Oh oh oh before I forget, I wanted to make some updates on my running goals this year:
Feb. 8 - Firecracker 10k
May 2 - Palos Verdes Half Marathon
Oct 12 - Long Beach Marathon
Another change I made to my running program was to start running 5 days a week, with 2 of the days easy 20 min/2 mile runs. Moving my schedule around also allows me to run only once day on the weekend - a perfect compromise with DH, who felt a bit outed since I started my new relationship with running.
My running schedule for the week:
Sun Jan 4 - (off)
Mon Jan 5 - 60 min HR Zone 3
Tue Jan 6 - 20 min HR Zone 3
Wed Jan 7 - 30 min Tempo
Thu Jan 8 - (off)
Fri Jan 9 - 40 min HR Zone 4
Sat Jan 10 - 20 min HR Zone 3
I am so excited, 2009 will be the best ever!!!
Tuesday, December 16, 2008
A few days ago, someone found a light switch and turned on a lightbulb in my head.
I've accomplished a lot of cool stuff in my life, but there are a very few select items that I can stay I've been doing for an extended amount of time. I get really excited when I start projects, but once I reach a milestone or get good at a skill, I drop it like a hot coal and I'm on to something else completely different. I've always thought that it's just me being a commitment-phobe, but a few days ago I found out that it was NOT that at all.

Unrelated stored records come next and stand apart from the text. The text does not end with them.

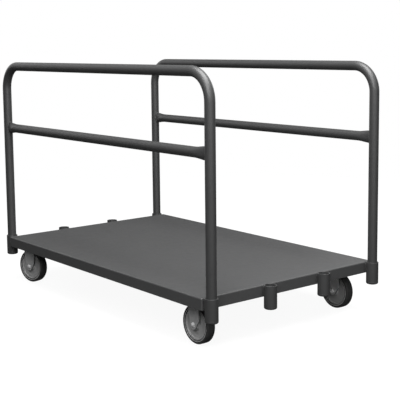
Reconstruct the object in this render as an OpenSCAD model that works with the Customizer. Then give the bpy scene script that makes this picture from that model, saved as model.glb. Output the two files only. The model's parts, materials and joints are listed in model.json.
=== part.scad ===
// Panel mover: a steel platform truck with two lift-out pipe uprights.
// Millimetres, +X to the front (the fixed casters), +Y to the left, +Z up.
// The origin is on the floor, under the middle of the deck.

/* [Deck] */
// Length of the deck pan, lip face to lip face
deck_length = 1219.2; // [900:0.1:1800]
// Width of the deck pan, lip face to lip face
deck_width = 762; // [560:0.1:1000]
// Thickness of the deck sheet
deck_sheet = 2.66; // [1.5:0.01:4]
// Height of the turned-down lip, from the deck's top face
lip_height = 38.1; // [25:0.1:60]
// Inside radius of the bend between the deck and its lips
deck_bend_inside = 1.54; // [0.5:0.01:4]

/* [Sockets] */
// Wall thickness of a socket pipe
socket_wall = 3.56; // [2:0.01:6]
// Length of a socket with its end cap
socket_length = 76.2; // [50:0.1:120]
// How far a socket stands above the deck's top face
socket_rise = 1.5; // [0:0.1:5]
// Height of the pressed cap that closes a socket
cap_height = 9; // [7:0.1:14]
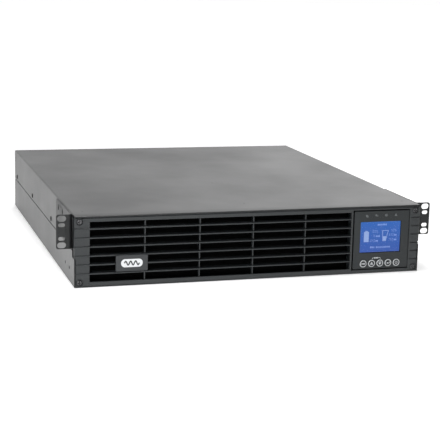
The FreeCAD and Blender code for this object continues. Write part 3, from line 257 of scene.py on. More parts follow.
CHAR = lin(52, 54, 56)
MAT = {
    "paint": surface("charcoal_powder_coat", lin(46, 47, 48), rough=0.37, var=0.06, var_scale=9.0,
                     rough_var=0.035, grain=1500.0, grain_depth=0.00003, grain_strength=0.5,
                     wave=(3.0, 0.0002)),
    # the ears carry the body's own paint; this darker copy of it is painted shade on them
    "ear_paint_painted_shade": surface("charcoal_powder_coat_ears_painted_shade", lin(30, 32, 33), rough=0.46, var=0.06,
                         grain=1500.0, grain_depth=0.00003, grain_strength=0.5),
    "bezel": surface("bezel_moulded_plastic", lin(40, 44, 46), rough=0.34, var=0.07, var_scale=14.0,
                     rough_var=0.05, grain=2600.0, grain_depth=0.00002, grain_strength=0.5),
    "display": surface("display_moulded_plastic", lin(28, 34, 36), rough=0.42, var=0.05,
                       rough_var=0.04, grain=3200.0, grain_depth=0.000015, grain_strength=0.4),
    "badge": surface("badge_moulded_plastic", lin(45, 48, 51), rough=0.36, var=0.05,
                     rough_var=0.04, grain=2600.0, grain_depth=0.00002),
    "key": surface("key_cap_plastic", lin(22, 26, 28), rough=0.5, var=0.05, grain=3000.0,
                   grain_depth=0.000015),
    "foam": surface("open_cell_foam", lin(9, 9, 9), rough=0.95, var=0.35, var_scale=700.0,
                    grain=900.0, grain_depth=0.0004, grain_strength=1.0, spec=0.1),
    "zinc": zinc("zinc_plated_sheet"),
    "black_screw": surface("black_oxide_steel", lin(46, 48, 50), rough=0.32, metallic=0.8, var=0.15,
                           var_scale=300.0, grain=2500.0, grain_depth=0.00001),
    # black screw heads, made darker and without sheen: painted shade of the recesses they sit in
    "flush_screw_painted_recess_shade": surface("black_fastener_painted_recess_shade", lin(18, 19, 20), rough=0.55, var=0.15, spec=0.2,
                           var_scale=300.0, grain=2500.0, grain_depth=0.00001),
    "nickel_screw": surface("dark_nickel_fastener", (0.13, 0.13, 0.135, 1), rough=0.34, metallic=1.0, var=0.12,
                            var_scale=300.0, grain=2500.0, grain_depth=0.00001),
    "steel_screw": surface("zinc_plated_fastener", (0.55, 0.55, 0.56, 1), rough=0.3, metallic=1.0,
                           var=0.1, var_scale=260.0, grain=2500.0, grain_depth=0.00001),
    "chrome": surface("bright_plated_wire", (0.62, 0.63, 0.65, 1), rough=0.16, metallic=1.0, var=0.05,
                      var_scale=120.0, rough_var=0.05, grain=1200.0, grain_depth=0.000005),
    "black_plastic": surface("black_moulded_plastic", lin(34, 34, 36), rough=0.48, var=0.1,
                             var_scale=60.0, grain=2400.0, grain_depth=0.00002),
    "fan": surface("fan_moulded_plastic", lin(28, 28, 30), rough=0.38, var=0.1, var_scale=50.0,
                   grain=2600.0, grain_depth=0.00001),
    "socket": surface("socket_thermoplastic", lin(30, 30, 32), rough=0.36, var=0.08, var_scale=80.0,
                      grain=2800.0, grain_depth=0.00001),
    "breaker": surface("breaker_button_white", lin(205, 203, 196), rough=0.35, var=0.04, var_scale=90.0,
                       grain=2600.0, grain_depth=0.00001),
    "connector": surface("connector_grey_plastic", lin(118, 122, 126), rough=0.45, var=0.06,
                         var_scale=80.0, grain=2600.0, grain_depth=0.00001),
    "board": surface("green_solder_mask", lin(18, 74, 44), rough=0.3, var=0.25, var_scale=160.0,
                     grain=700.0, grain_depth=0.00003, grain_strength=0.6),
    "aluminium": brushed("extruded_aluminium", (0.68, 0.69, 0.70, 1), 0.34, (1, 0.05, 1)),
    "chip": surface("epoxy_package", lin(26, 26, 27), rough=0.55, var=0.1, var_scale=120.0),
    "sleeve": surface("capacitor_sleeve", lin(18, 28, 62), rough=0.25, var=0.1, var_scale=80.0),
    "ferrite": surface("sintered_ferrite", lin(58, 58, 60), rough=0.6, var=0.15, var_scale=200.0,
                       grain=1500.0, grain_depth=0.00004),
    "copper": surface("enamelled_copper", (0.50, 0.17, 0.05, 1), rough=0.3, metallic=0.9, var=0.2,
                      var_scale=500.0, grain=500.0, grain_depth=0.0001, grain_strength=0.8),
    "battery": surface("battery_case_plastic", lin(62, 63, 66), rough=0.45, var=0.06, var_scale=40.0,
                       grain=1800.0, grain_depth=0.00003),
    "battery_lid": surface("battery_lid_plastic", lin(44, 45, 47), rough=0.42, var=0.06, var_scale=40.0,
                           grain=1800.0, grain_depth=0.00003),
    "lead": surface("cast_lead", (0.25, 0.25, 0.27, 1), rough=0.5, metallic=0.9, var=0.2, var_scale=200.0),
    "tin": surface("tinned_brass", (0.66, 0.65, 0.62, 1), rough=0.3, metallic=1.0, var=0.1, var_scale=200.0),
    "window": glass("display_window"),
    "pipe": surface("light_pipe_acrylic", lin(120, 124, 126), rough=0.25, var=0.08, var_scale=300.0),
    "print": surface("pale_print_ink", lin(206, 210, 212), rough=0.55, var=0.06, var_scale=400.0,
                     grain=5000.0, grain_depth=0.000004),
    "print_dim": surface("dim_print_ink", lin(116, 120, 122), rough=0.55, var=0.08, var_scale=400.0,
                         grain=5000.0, grain_depth=0.000004),
    "emblem": surface("emblem_white_enamel", lin(236, 238, 240), rough=0.35, var=0.03, var_scale=200.0,
                      grain=4000.0, grain_depth=0.000004),
    "pin": surface("nickel_plated_pin", (0.7, 0.69, 0.66, 1), rough=0.22, metallic=1.0, var=0.08,
                   var_scale=200.0),
}

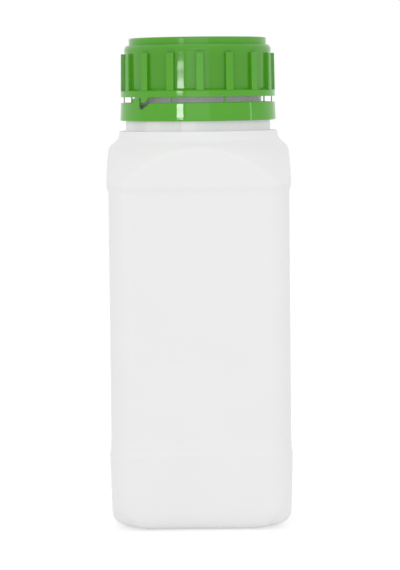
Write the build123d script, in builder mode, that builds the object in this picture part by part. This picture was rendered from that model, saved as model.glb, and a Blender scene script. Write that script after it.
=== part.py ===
"""A square media bottle with a tamper-evident screw cap.

Millimetres. The origin is the centre of the foot, +Z is up and the front face looks along -Y.
The bottle, the tamper ring, the seal liner and the screw cap are separate pieces.
"""

import os
from math import atan2, cos, degrees, radians, sin, sqrt

from build123d import *

# ---------------------------------------------------------------- bottle body
panel_width = 66.7          # across two opposite side panels
corner_radius = 7.5         # upright corners, at the panels
wall = 1.2                  # body wall
foot_narrowing = 0.1        # how far the foot of the base band is inside the panels
base_band_step = 0.55       # how far the top of the base band is outside the panels
base_band_height = 28.2     # foot to the top of the base band
base_lip_step = 0.3         # short steep step at the top of the base band
base_lip_height = 1.8
base_ramp = 5.5             # base band down to panel, lip included
panel_height = 91.5
ledge_height = 2.2          # panel out to shoulder band
shoulder_band_step = 0.65   # how far the shoulder band is outside the panels
band_blend = 3.0            # rounding where bands meet panels
foot_circle = 31.5          # radius of the flat middle of the base
bowl_radius = 14.0          # upward curve of the base towards the corners
bowl_sweep = 75.0           # degrees that the curve turns through
recess_width = 40.0         # push-up in the middle of the base
recess_depth = 1.6
recess_corner = 12.0
recess_taper = 25.0         # degrees
pinch_line_width = 0.9      # weld line left by the mould across the base
pinch_line_height = 0.35

# ------------------------------------------------------------------- shoulder
corner_land = 1.0           # band left under the dome at the upright corners
dome_height = 16.3
dome_radius = 70.0
dome_edge_blend = 2.5       # soft edge between dome and flat sides
pedestal_radius = 29.95
pedestal_height = 2.7
pedestal_blend = 4.0

# ----------------------------------------------------------------------- neck
neck_wall = 1.7
collar_radius = 27.3
collar_height = 5.1
groove_radius = 26.3        # under the retaining bead
groove_height = 2.0
bead_radius = 27.5          # holds the tamper ring down
bead_height = 1.5
bead_slope = 1.6
thread_root_radius = 24.0   # plain neck under the thread
neck_height = 31.5          # pedestal to rim
rim_blend = 0.5
thread_depth = 1.6
thread_pitch = 5.0
thread_turns = 1.6
thread_base = 2.6           # width of the thread at its root
thread_crest = 1.2
thread_bite = 0.4           # how deep the thread is rooted in the wall that carries it
thread_below_rim = 4.0      # rim to the top end of the thread

ratchet_height = 0.6        # teeth on the collar, radially
ratchet_first = -73.9       # degrees from the front, to the right
ratchet_pitch = 30.4
ratchet_count = 3           # teeth in each of two opposite quarters
ratchet_crest = 10.7
ratchet_run = 26.0

# ---------------------------------------------------------------- tamper ring
ring_gap = 2.1              # open gap between ring and cap, crossed by the bridges
ring_height = 6.85
ring_radius = 29.5          # at the bottom
ring_narrowing = 0.3        # smaller at the top
ring_edge = 0.5
ring_clearance = 0.3        # ring to ratchet teeth, and lip to bead
lip_height = 1.4
lip_clearance = 0.4         # lip to the groove it turns in
bridge_count = 9
bridge_first = 20.0         # degrees from the front, to the right
bridge_width = 0.6
bridge_thickness = 0.3
bridge_inset = 0.1          # bridges and blocks, from the ring's bore
block_start = -57.0         # stop block beside each drive notch, degrees from the front
block_height = 1.6
block_inset = 0.15          # from the ring's outside
notch_start = -48.3
notch_end = -38.0
notch_depth = 2.3
notch_floor = 1.6           # level floor before the ramp
notch_rounding = 0.6
notch_rim = 0.35            # bevel round the notch
notch_flare = 45.0          # degrees
seam_angle = 41.6           # moulding seam up the ring, degrees from the front
seam_sweep = 0.8            # degrees
seam_height = 0.12
pawl_length = 2.4
pawl_height = 1.1
pawl_gap = 0.3              # pawl to the ratchet tooth that stops it
second_drive = 200.0        # degrees from the first block, notch and tooth to the second

# ------------------------------------------------------------------ screw cap
skirt_height = 22.1         # cap, from its open edge to its top
cap_wall = 1.75
top_plate = 1.9
flange_height = 3.1
flange_radius = 29.23
flange_slope = 0.9
rib_count = 16
rib_offset = 1.7            # degrees of the first rib from the front
rib_width = 2.9
rib_depth = 1.25
rib_height = 13.1           # above the flange
rib_draft = 0.2
rib_edge = 0.35
disc_radius = 26.0          # flat top disc
disc_height = 2.8
disc_edge = 0.5
shoulder_drop = 2.6         # rounded edge round the top disc
shoulder_inset = 1.0
thread_clearance = 0.35     # cap thread to neck thread, across
thread_play = 0.3           # cap thread to neck thread, along the axis
cap_thread_turns = 1.5
liner_seat_height = 2.6
tooth_start = -46.5
tooth_end = -38.4
tooth_slant = 2.0           # how much narrower its tip is
tooth_thickness = 0.45
tooth_inset = 0.05          # from the flange's outside
tooth_clearance = 0.1       # tooth tip above the ring
gate_radius = 1.6           # moulding mark in the middle of the top
gate_depth = 0.3

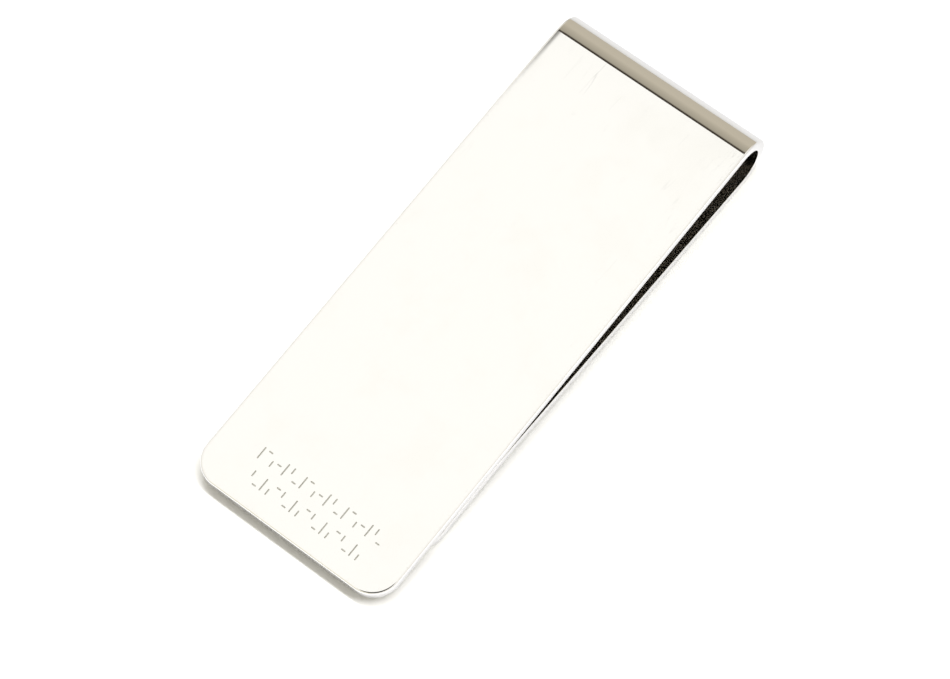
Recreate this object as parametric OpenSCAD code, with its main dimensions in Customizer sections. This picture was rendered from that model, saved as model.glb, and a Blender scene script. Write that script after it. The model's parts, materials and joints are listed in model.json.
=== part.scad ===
// Money clip: one spring-hard strip, folded back on itself to hold folded notes.
// The long back leaf lies on top, the fold is the spring, and the short pinch leaf presses
// up against the back leaf. The strip is divided only where it changes its job, so each zone
// is a solid of its own: back leaf, spring fold, pinch leaf and lead-in tip.
//
// Frame: X across the strip, Y along it with the fold at +Y, Z up. The clip rests on its
// fold and on the end of its lead-in tip, and the origin is the middle of its footprint.

/* [Strip] */
// Width of the strip
strip_w = 25; // [22:0.5:32]
// Thickness of the sheet
sheet_t = 1.25; // [0.9:0.05:1.6]
// Rounding of the sheet's polished edges
edge_r = 0.25; // [0.05:0.01:0.4]

/* [Back leaf] */
// Length of the back leaf, from its free end to the start of the fold
back_len = 62; // [50:0.2:76]
// Radius of the two corners at the back leaf's free end
back_corner_r = 3.2; // [2:0.2:8]

/* [Fold] */
// Inside radius of the fold
fold_inner_r = 2.4; // [1.8:0.1:3.2]

/* [Pinch leaf] */
// Distance from the back leaf's free end to the line where the pinch leaf meets it
contact_from_end = 17; // [13:0.2:21]
// Radius of the gentle bend at the line where the leaves meet
contact_bend_r = 54; // [30:1:70]
// Gap left between the leaves along that line when the clip is shut
shut_gap = 0.05; // [0.02:0.01:0.2]

/* [Lead-in tip] */
// Length of the flat tip beyond the bend
tip_len = 8.5; // [6.6:0.1:11]
// Angle at which the tip turns away from the back leaf
tip_flare = 1.5; // [0.5:0.25:3]
// Radius of the tip's two corners
tip_corner_r = 3.2; // [2:0.2:6]

/* [Engraved marks] */
// Depth of the engraved marks
mark_depth = 0.05; // [0.02:0.01:0.15]
// Width of one engraved stroke
mark_stroke = 0.16; // [0.1:0.01:0.3]
// Height of a row of marks
mark_h = 1.5; // [1:0.1:2]
// Distance between one mark and the next along a row
mark_pitch = 0.78; // [0.6:0.02:0.84]
// Distance from the free end to the middle of the row nearest to it
mark_from_end = 3.1; // [2:0.1:6]
// Distance between the middles of the two rows
row_spacing = 2.6; // [2.2:0.1:4]
// Distance of the rows' middle from the middle of the strip
mark_shift = 0.5; // [-1:0.1:1]

/* [Hidden] */
$fn = 96;

fold_outer_r = fold_inner_r + sheet_t;

// The clip's own frame has its origin on the fold's axis and the back leaf along -Y.
// The inner face of the pinch leaf is the straight line that runs under the fold's inside
// circle and over the circle of the contact bend, so its slope and length follow from them.
bend_y = contact_from_end - back_len;
bend_z = fold_inner_r - shut_gap - contact_bend_r;
centre_dist = norm([bend_y, bend_z]);
arm_slope = asin((fold_inner_r + contact_bend_r) / centre_dist) - atan2(-bend_z, -bend_y);
arm_len = sqrt(centre_dist ^ 2 - (fold_inner_r + contact_bend_r) ^ 2);

// The table touches the fold's outside circle and the rounded lower edge of the tip.
tip_dir = [-cos(tip_flare), -sin(tip_flare)];
tip_down = [sin(tip_flare), -cos(tip_flare)];
tip_start = [bend_y, bend_z] - contact_bend_r * tip_down;
tip_edge = tip_start + (tip_len - edge_r) * tip_dir + (sheet_t - edge_r) * tip_down;
rest_tilt = atan2(tip_edge[1], -tip_edge[0]) + asin((fold_outer_r - edge_r) / norm(tip_edge));

// The two ends of the footprint, as seen from the fold's axis.
back_edge = [edge_r - back_len, fold_outer_r - edge_r];
front_y = fold_outer_r;
rear_y = back_edge[0] * cos(rest_tilt) - back_edge[1] * sin(rest_tilt) - edge_r;

// The engraved rows. Each mark is [width, height, offset from the row's middle], as shares
// of the row's height, and a size of 0 means one stroke wide. The sequence repeats.
upper_marks = [[0, 1, 0], [0.35, 0, 0.4], [0, 0.5, -0.25], [0.35, 0, 0], [0, 1, 0],
    [0, 0.5, 0.25], [0.35, 0, -0.4]];
lower_marks = [[0, 0.5, 0.25], [0.35, 0, -0.4], [0, 1, 0], [0, 0.5, -0.25], [0.35, 0, 0.4]];
upper_count = 21;
lower_count = 19;

// From the clip's own frame to the frame in which it rests.
module at_rest() {
    translate([0, -(front_y + rear_y) / 2, fold_outer_r]) rotate([rest_tilt, 0, 0]) children();
}

// Cross-section of the sheet with rounded edges: width along X, thickness up from 0.
module sheet_section() {
    flat_x = strip_w / 2 - edge_r;
    translate([-flat_x, 0]) square([2 * flat_x, sheet_t]);
    translate([-strip_w / 2, edge_r]) square([strip_w, sheet_t - 2 * edge_r]);
    for (x = [-flat_x, flat_x], y = [edge_r, sheet_t - edge_r]) translate([x, y]) circle(edge_r);
}

// The same section from its middle out to one rounded edge, len away.
module edge_section(len) {
    square([len - edge_r, sheet_t]);
    translate([0, edge_r]) square([len, sheet_t - 2 * edge_r]);
    for (y = [edge_r, sheet_t - edge_r]) translate([len - edge_r, y]) circle(edge_r);
}

// A straight length of strip from y = 0 towards -Y, standing on z = 0.
module straight_strip(len) {
    rotate([90, 0, 0]) linear_extrude(len) sheet_section();
}

// A bent length of strip about the X axis: it starts straight up and turns towards +Y.
module bent_strip(inside_r, angle) {
    rotate([0, -90, 0]) rotate_extrude(angle = angle, $fn = 360)
        translate([inside_r, 0]) rotate([0, 0, -90]) sheet_section();
}

// The end of a leaf with two round corners, from y = 0 to y = -corner_r.
module leaf_end(corner_r) {
    corner_x = strip_w / 2 - corner_r;
    translate([corner_x, 0, 0]) rotate([90, 0, -90])
        linear_extrude(2 * corner_x) edge_section(corner_r);
    for (side = [0, 1]) mirror([side, 0, 0]) translate([corner_x, 0, 0]) rotate([0, 0, -90])
        rotate_extrude(angle = 90) edge_section(corner_r);
}

// A flat leaf from y = 0 towards -Y, ending in two round corners.
module flat_leaf(len, corner_r) {
    straight_strip(len - corner_r);
    translate([0, corner_r - len, 0]) leaf_end(corner_r);
}

// One row of engraved marks, cut down from z = 0 and centred on the origin.
module mark_row(marks, count) {
    for (i = [0 : count - 1]) {
        mark = marks[i % len(marks)];
        size_x = max(mark[0] * mark_h, mark_stroke);
        size_y = max(mark[1] * mark_h, mark_stroke);
        translate([(i - (count - 1) / 2) * mark_pitch, mark[2] * mark_h, 0])
            cube([size_x, size_y, 2 * mark_depth], center = true);
    }
}

// Long flat leaf on top, with two round corners and two rows of fine marks at its free end.
module back_leaf() {
    color([0.88, 0.87, 0.85]) at_rest() translate([0, 0, fold_inner_r]) difference() {
        flat_leaf(back_len, back_corner_r);
        translate([mark_shift, mark_from_end - back_len, sheet_t]) {
            mark_row(lower_marks, lower_count);
            translate([0, row_spacing, 0]) mark_row(upper_marks, upper_count);
        }
    }
}

// The U-shaped fold that joins the leaves and works as their spring.
module spring_fold() {
    color([0.72, 0.7, 0.66]) at_rest() bent_strip(fold_inner_r, 180 + arm_slope);
}

// Straight sprung arm that rises from the fold towards the back leaf.
module pinch_leaf() {
    color([0.8, 0.79, 0.76]) at_rest() rotate([-arm_slope, 0, 0])
        translate([0, 0, -fold_outer_r]) straight_strip(arm_len);
}

// Gentle bend that meets the back leaf, and the flat tip that turns away to lead notes in.
module lead_in_tip() {
    color([0.76, 0.75, 0.72]) at_rest()
        translate([0, tip_start[0], tip_start[1]]) rotate([tip_flare, 0, 0]) union() {
            translate([0, 0, -contact_bend_r])
                bent_strip(contact_bend_r - sheet_t, arm_slope + tip_flare);
            translate([0, 0, -sheet_t]) flat_leaf(tip_len, tip_corner_r);
        }
}

back_leaf();
spring_fold();
pinch_leaf();
lead_in_tip();
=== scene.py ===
import json
import math

import bpy
from mathutils import Matrix, Vector


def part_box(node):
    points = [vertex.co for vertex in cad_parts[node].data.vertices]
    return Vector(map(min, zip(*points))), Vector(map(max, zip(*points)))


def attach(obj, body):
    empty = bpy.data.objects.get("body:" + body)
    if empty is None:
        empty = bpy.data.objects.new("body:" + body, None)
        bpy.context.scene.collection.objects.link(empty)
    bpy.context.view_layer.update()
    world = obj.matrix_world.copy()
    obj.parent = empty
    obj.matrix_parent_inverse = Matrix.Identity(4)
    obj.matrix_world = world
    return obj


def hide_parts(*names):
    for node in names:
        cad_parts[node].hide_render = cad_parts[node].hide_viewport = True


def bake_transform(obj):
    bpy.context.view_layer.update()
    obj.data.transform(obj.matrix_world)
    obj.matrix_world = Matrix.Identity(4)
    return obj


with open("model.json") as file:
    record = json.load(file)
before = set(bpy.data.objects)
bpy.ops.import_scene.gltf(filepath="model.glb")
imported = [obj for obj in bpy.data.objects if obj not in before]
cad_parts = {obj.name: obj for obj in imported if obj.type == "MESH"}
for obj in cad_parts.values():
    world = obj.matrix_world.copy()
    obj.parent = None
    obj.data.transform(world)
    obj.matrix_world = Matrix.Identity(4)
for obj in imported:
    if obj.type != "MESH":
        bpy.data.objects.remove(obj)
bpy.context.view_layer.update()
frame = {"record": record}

# A money clip bent from one polished steel strip: a long back leaf on top, the fold that is
# its spring, and a short pinch leaf that ends in a lead-in tip. Every piece is modelled in
# the clip's own frame, with the fold's axis as origin and the back leaf level along -Y, and
# is then turned the way the clip rests. All sizes are in metres.

MM = 0.001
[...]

It's all about GOALS - it is exactly that that spins my hamster wheel at dizzying, lightening fast speeds. An idea pops into my head and I think about it for a little while. Once I decide to do it, however, my focus is locked on like a missile target and there is absolutely no possible way any one can say or do to convince me otherwise - and I can also tear a pretty chunk off a person if someone dares to tell me NO! Interestingly, if anyone tells me that I *can't* do something (ability-wise), it adds even more fuel to the fire. It causes heartache and headache for the people around me (my poor DH!)... You can also imagine the hell I put my parents through as a "rebellious" teen.
I feel so much better knowing that commitment was never the problem; I just need goals to keep me interested. I'm afraid of gaining the weight back, but just the fear itself won't keep this weight off; it's continuing to strive towards some direction that will keep me in line. I'm also afraid that I will never be that person who can say they've been running for x amount of years, but I see now that as long as I schedule milestones, I will do it! Furthermore, ANNOUNCING these goals to the public will mean there's NO WAY I will back down. Yes... This should work finely!!!
My Goals for 2009:
1. Complete a 10k Race on February 8
2. Complete a 10k Race in under 60 minutes
3. Bike the LA Marathon (still not "feeling" it yet... we'll see)
4. Complete a half marathon
5. Complete the Long Beach Marathon in October!!!! (I was considering running the LA marathon in May, but I think biking it with my DH would be good quality time spent - and that is important)
6. Get in shape for a photo shoot in November/December (this means gym time)... I want to document exactly how I looked at 29!
ULTIMATE Goals (my dreams!)
1. Qualify to run in the Boston Marathon (whether or not this stays on the list depends on how I do in the half and full marathon)
2. Do an ultra marathon!!! (Ditto. I noticed that I am more of an endurance runner than speed, which is why I have this one my list. Maybe that's why I was born with bigger legs? lol)
3. Do a duathlon
4. Do a triathon - (I have a fear of water, but I may try to conquer this with swimming lessons next year. Why is it that I won't let others sway me, yet I allow myself to believe that I can't do something? Shuuush mind!)
5. Do a century ride
6. Come in first in my division in any running race
BTW - CAN YOU BELIEVE THAT IT WAS JUST IN JULY THAT I WAS A COUCH POTATO??? Some days, I scare myself. I'm surprised my DH hasn't asked me what I've done with the woman he proposed to!